Create another file and create a symbolic link called test which points to your file. For example:
touch passwd ln -s passwd test
Make the file so that it is only readable/writable by you:
$ chmod 600 passwd
Check the permissions on the file and symbolic link:
$ ls -l passwd test
Run the binary again, then check the permissions on the file and symbolic link again - what happened?

Root Shell

This example demonstrates the way in which real and effective UIDs impact on code execution. For more information read the man pages for setuid(2). The code is available here - rs.c. Please note that you will need a system on which you are permitted to have root access (eg. your own!).

Compile the source code:
$ gcc -o rs rs.c
Make the file owned by root and setuid. An attacker would achieve this via privilege escalation, however we'll cheat and login as root first:
$ su root $ chown root rs $ chmod 4711 rs
Run the binary from a normal user account:
$ ./rs

What happened? The id(1) or whoami(1) system tools might help you figure things out...
What happens if you run the binary without it being setuid root (this part you can try in the lab!)?

PS. It would be a sensible idea to remove the binary (or at least the setuid permissions) once you've finished playing!

Buffer Overflow

Okay, now it is time to investigate an effective buffer overflow. Grab the source code from here - overflow.c

Compile the source code with debugging enabled (-g option to gcc):
$ gcc -g -o overflow overflow.c
Start the GNU debugger (GDB) with the binary as an argument:
$ gdb overflow
Set a breakpoint on the dumbFunction function:
(gdb) break dumbFunction
Run the program, which will break once execution reaches dumbFunction:
(gdb) run
Locate the current stack frame:
(gdb) info frame

The first part of the output should look something like the following:
Stack level 0, frame at 0xbfef85d0: eip = 0x80483ba in dumbFunction (overflow.c:15); saved eip 0x8048436

The first line provides us with the address of the stack frame and the saved return address is detailed at the end of the second line.
You can inspect four 32-bit words at the top of the stack, as follows:
x/4w 0xbfef85d0

Where 0xbfef85d0 is the address of the stack frame, as given by the info frame command.
Try viewing 16 32-bit words, remembering that the stack grows towards lower memory, hence we have to decrease the address in addition to increasing the number of words:
x/16w 0xbfef85a0

You should be able to see the three function arguments pushed onto the stack in reverse order (0x00000003, 0x00000002, 0x00000001). The next word should be the return address, followed by the frame pointer. The return address will match the saved eip value as displayed by the info frame command.
Determine the address of the buffer.

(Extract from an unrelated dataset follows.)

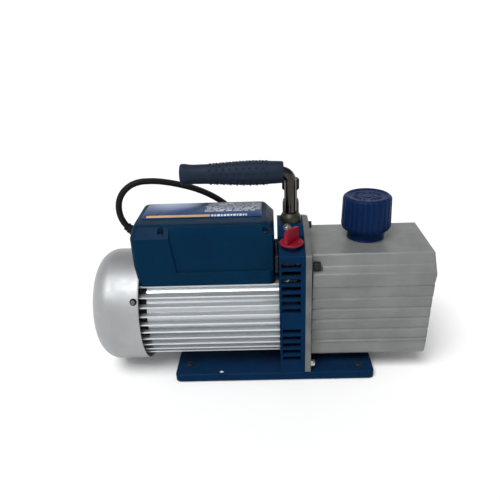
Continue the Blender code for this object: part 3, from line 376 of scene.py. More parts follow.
FINISHES = {
    "blue_paint": Finish(
        "blue_paint", (0.0008, 0.0180, 0.0560), (0.0006, 0.0140, 0.0460), (0.38, 0.50),
        grain_scale=420.0, grain_depth=0.00004, specular=0.03, dust=0.01,
    ),
    "box_plastic": Finish(
        "box_plastic", (0.0009, 0.0200, 0.0500), (0.0007, 0.0165, 0.0420), (0.34, 0.46),
        grain_scale=900.0, grain_depth=0.00003, specular=0.03, dust=0.02,
    ),
    "cap_plastic": Finish(
        "cap_plastic", (0.0022, 0.0150, 0.0620), (0.0018, 0.0130, 0.0520), (0.34, 0.46),
        grain_scale=900.0, grain_depth=0.00003, specular=0.06,
    ),
    "bare_aluminium": Finish(
        "bare_aluminium", (0.66, 0.69, 0.71), (0.54, 0.565, 0.58), (0.30, 0.44), 0.75,
        blotch_scale=60.0, stretch=(0.03, 1.0, 1.0), grain_scale=1400.0,
        grain_depth=0.00002, speck_colour=(0.30, 0.29, 0.28), speck_scale=230.0, speck_limit=0.70,
    ),
    "case_paint": Finish(
        "case_paint", (0.200, 0.203, 0.203), (0.165, 0.168, 0.167), (0.32, 0.44), 0.25,
        blotch_scale=30.0, grain_scale=520.0, grain_depth=0.00007, specular=0.25,
    ),
    "flange_metal": Finish(
        "flange_metal", (0.140, 0.148, 0.145), (0.105, 0.112, 0.110), (0.40, 0.54), 0.30,
        blotch_scale=55.0, grain_scale=600.0, grain_depth=0.00006, specular=0.25,
    ),
    "silver_paint": Finish(
        "silver_paint", (0.38, 0.39, 0.40), (0.33, 0.34, 0.35), (0.44, 0.54), 0.60,
        blotch_scale=26.0, grain_scale=800.0, grain_depth=0.00003,
        speck_colour=(0.20, 0.19, 0.18), speck_scale=120.0, speck_limit=0.735,
    ),
    "black_metal": Finish(
        "black_metal", (0.0080, 0.0080, 0.0090), (0.0120, 0.0115, 0.0115), (0.44, 0.58),
        grain_scale=600.0, grain_depth=0.00005, specular=0.25,
    ),
    "black_plastic": Finish(
        "black_plastic", (0.0070, 0.0070, 0.0080), (0.0100, 0.0100, 0.0105), (0.42, 0.55),
        grain_scale=900.0, grain_depth=0.00003, specular=0.25,
    ),
    "black_rubber": Finish(
        "black_rubber", (0.0060, 0.0060, 0.0068), (0.0090, 0.0088, 0.0090), (0.50, 0.64),
        grain_scale=1100.0, grain_depth=0.00003, specular=0.12,
    ),
    "grip_rubber": Finish(
        "grip_rubber", (0.0080, 0.0150, 0.0300), (0.0105, 0.0185, 0.0360), (0.50, 0.62),
        grain_scale=1000.0, grain_depth=0.00004, specular=0.12, dust=0.015,
    ),
    "red_plastic": Finish(
        "red_plastic", (0.230, 0.0050, 0.0210), (0.180, 0.0040, 0.0165), (0.28, 0.40),
        grain_scale=700.0, grain_depth=0.00003, specular=0.15,
    ),
    "dark_steel": Finish(
        "dark_steel", (0.085, 0.083, 0.078), (0.035, 0.033, 0.028), (0.12, 0.26), 1.0,
        blotch_scale=45.0, stretch=(1.0, 1.0, 0.25), grain_scale=500.0, grain_depth=0.00003,
    ),
    "bright_steel": Finish(
        "bright_steel", (0.55, 0.54, 0.52), (0.40, 0.39, 0.37), (0.20, 0.34), 1.0,
        blotch_scale=120.0, grain_scale=900.0, grain_depth=0.00002,
    ),
    "lamination": Finish(
        "lamination", (0.16, 0.16, 0.17), (0.10, 0.10, 0.11), (0.45, 0.60), 0.9,
        stretch=(30.0, 1.0, 1.0), blotch_scale=60.0,
    ),
    "copper": Finish(
        "copper", (0.62, 0.25, 0.10), (0.45, 0.16, 0.06), (0.30, 0.45), 1.0,
        stretch=(1.0, 12.0, 12.0), blotch_scale=80.0,
    ),
    "brass": Finish(
        "brass", (0.045, 0.042, 0.026), (0.026, 0.024, 0.016), (0.34, 0.50), 0.6,
        blotch_scale=110.0, grain_scale=900.0, grain_depth=0.00003,
    ),
    "cast_iron": Finish(
        "cast_iron", (0.085, 0.085, 0.085), (0.060, 0.060, 0.060), (0.50, 0.65), 0.8,
        grain_scale=500.0, grain_depth=0.00010,
    ),
    # The label's film carries a painted highlight, pale at its back left corner.
    "label_print": LabelFinish(
        "label_print", (0.0050, 0.0480, 0.1650), (0.0035, 0.0300, 0.1000), (0.26, 0.38),
        blotch_scale=14.0, grain_scale=500.0, grain_depth=0.00002, specular=0.25,
    ),
    "clear_glass": GlassFinish(
        "clear_glass", (0.55, 0.60, 0.58), (0.48, 0.53, 0.51), (0.03, 0.06),
        grain_depth=0.0, coat=1.0, coat_roughness=0.03,
    ),
    "filter_felt": Finish(
        "filter_felt", (0.55, 0.52, 0.44), (0.45, 0.42, 0.35), (0.85, 0.95),
        grain_scale=1500.0, grain_depth=0.0003,
    ),
    "composite": Finish(
        "composite", (0.030, 0.030, 0.030), (0.045, 0.042, 0.038), (0.50, 0.62),
        stretch=(1.0, 8.0, 1.0), blotch_scale=90.0,
    ),
}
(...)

This can be done using the print command:
print &buffer

In both C and GDB, the ambersand character (&) means "address of". You should be able to locate the buffer within the stack memory.
Use the step command to step execution of the program.
After running step reinspect the stack and note any changes that have occurred. You should be able to explain the changes (compare the source code to the observed behaviour as you go).
After the program has finished type quit to exit GDB.

The program should print out 5 since increasing the return address by seven bytes should skip the machine instructions that assigns 6 to the variable i. You can view the assembly code in question by running gcc -S -o overview.S overview.c and inspecting the overview.S file. Alternatively, run disassemble main at the GDB prompt. The latter will give you the addresses/offsets of the machine instructions.

Couple of hints - gdb has a help command and a reasonable man page. The code and examples given have been designed with the Intel x86 (IA32) architecture in mind. It will work on other architectures, however some changes may need to be made regarding memory address offsets. You may also prefer to use a visual debugger - DDD - a visual frontend to GDB, is one such option and is installed on the machines in B1.11.

1. The arguments to ps vary between operating systems. Linux and Mac OS typically use ps xa whereas you may need to use ps -edalf on Solaris or IRIX. Consult man ps if in doubt.

2. Nothing happens at exactly the same time on a timeshared system, however it is close enough for a human observer.